Playing through again, I think I would look to take on a more stealthy approach, rather than the hit and run approach I utilised in my first go around. It was successful but always seemed to take away from the challenge a little. Stand and shoot whilst regenerating through the ten blood bags I have equipped is not exactly what I would call a challenge.
There is enough content in there for me to want to seek out the Platinum trophy and that is something that I rarely say. Most games are played and sell experiences but some I keep to play again to squeeze out all of the content that I can like a child with his first orange. Death Stranding offers enough avenues to stretch the initial 40 hours into 60 and so I will definitely re-visit once my backlog reduces.
As a lifelong Metal Gear Solid fan, I was drawn to Death Stranding like a moth to the flame.

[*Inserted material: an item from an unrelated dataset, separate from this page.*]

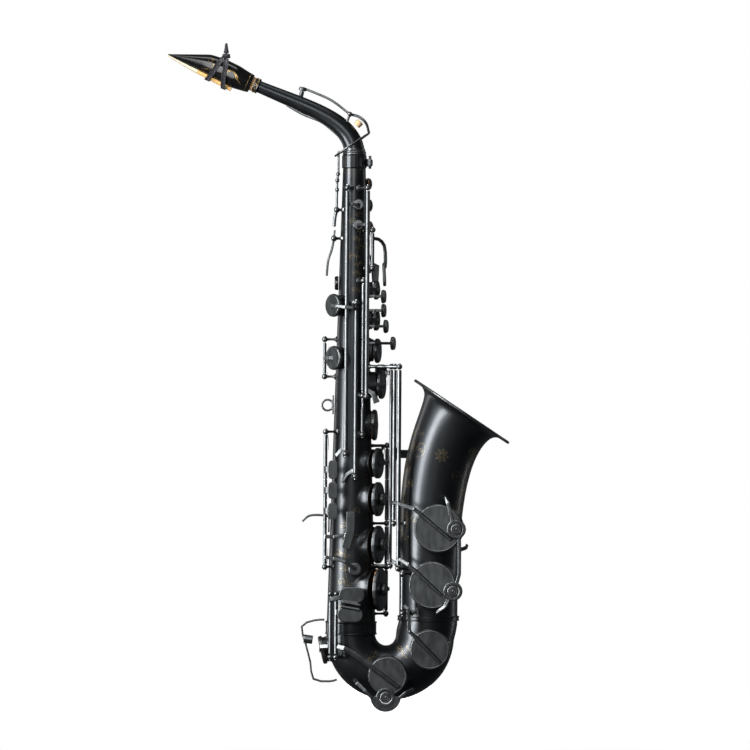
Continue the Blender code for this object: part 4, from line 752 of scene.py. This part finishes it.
def bell_pattern(angle, below_top):
    """Carry (across, along) millimetres onto the bell, climbing from below towards the rim."""
    def place(u, v, stand=0.0):
        below = below_top - v
        return on_bell(angle + u / bell_radius(below), below, stand)
    return place


def body_pattern(angle, start_z):
    def place(u, v, stand=0.0):
        z = start_z + v
        radius = body_radius(z)
        turn = angle + u / radius
        return Vector((BODY_X, 0, z)) + Vector((math.cos(turn), math.sin(turn), 0)) * (radius + stand)
    return place


def bow_pattern(line, radii, angle, start):
    lengths = [0.0]
    for a, b in zip(line, line[1:]):
        lengths.append(lengths[-1] + (b - a).length)

    def place(u, v, stand=0.0):
        at = start + v
        i = max(n for n, length in enumerate(lengths[:-1]) if length <= at)
        share = (at - lengths[i]) / (lengths[i + 1] - lengths[i])
        centre = line[i].lerp(line[i + 1], share)
        tangent = (line[i + 1] - line[i]).normalized()
        radius = radii[i] + (radii[i + 1] - radii[i]) * share
        up = tangent.cross(SIDE)
        turn = angle + u / radius
        return centre + (SIDE * math.cos(turn) + up * math.sin(turn)) * (radius + stand)
    return place


def engravings():
    climbing = vine(122.0, 3.5, 14.0)
    narrow = vine(104.0, 2.5, 10.0)
    patterns = [(f"bell_{name}", bell_pattern(math.radians(degrees), below), lines)
                for name, degrees, below, lines in (
                    ("left", 122, 152.0, climbing), ("right", 240, 152.0, climbing),
                    ("left_edge", 106, 140.0, narrow), ("right_edge", 258, 140.0, narrow),
                    ("left_back", 56, 152.0, climbing), ("right_back", 302, 152.0, climbing))]
    patterns.append(("rosette", bell_pattern(math.radians(180), 52.0), rosette(7.5)))
    patterns += [(f"body_{name}", body_pattern(math.radians(degrees), z), lines)
                 for name, degrees, z, lines in (
                     ("low", -100, -228.0, vine(120.0, 3.0, 12.0)),
                     ("high", -70, 118.0, vine(100.0, 2.0, 7.5)),
                     ("back", 120, -140.0, vine(190.0, 3.0, 11.0)))]
    patterns += [(f"bow_{name}", bow_pattern(*bow_line(), math.radians(degrees), 40.0), vine(84.0, 3.0, 12.0))
                 for name, degrees in (("right", 158), ("left", 20))]
    for name, place, lines in patterns:
        piece(f"engraving_{name}", engrave(lines, place), "engraving", "horn", "lacquer")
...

Hideo Kojima is my favourite game director despite the overindulgence and desire to combine games with films. He has such a unique style and with the knowledge that there will most likely never be another Metal Gear Solid game with him at the helm, it was a choice between embracing Death Stranding or giving up on him.
I am very glad that I did embrace Death Stranding as it is laced with that Kojima humour and randomness that leaves you guessing from start to finish. You question why you are playing one minute and wonder why you ever considered leaving the next. It is an exercise in patience that delivers emotional highs and lows, with a few of these coming from the fact that you may deliver late.
A job simulator for Amazon employees of the future or training ground for the American Army, who knows? All I know is that despite the odd bug such as the clunky controls, I loved it and would recommend to anyone looking for something familiar yet different. It is an experience like no other but then again I would expect nothing less from the man behind Metal Gear Solid.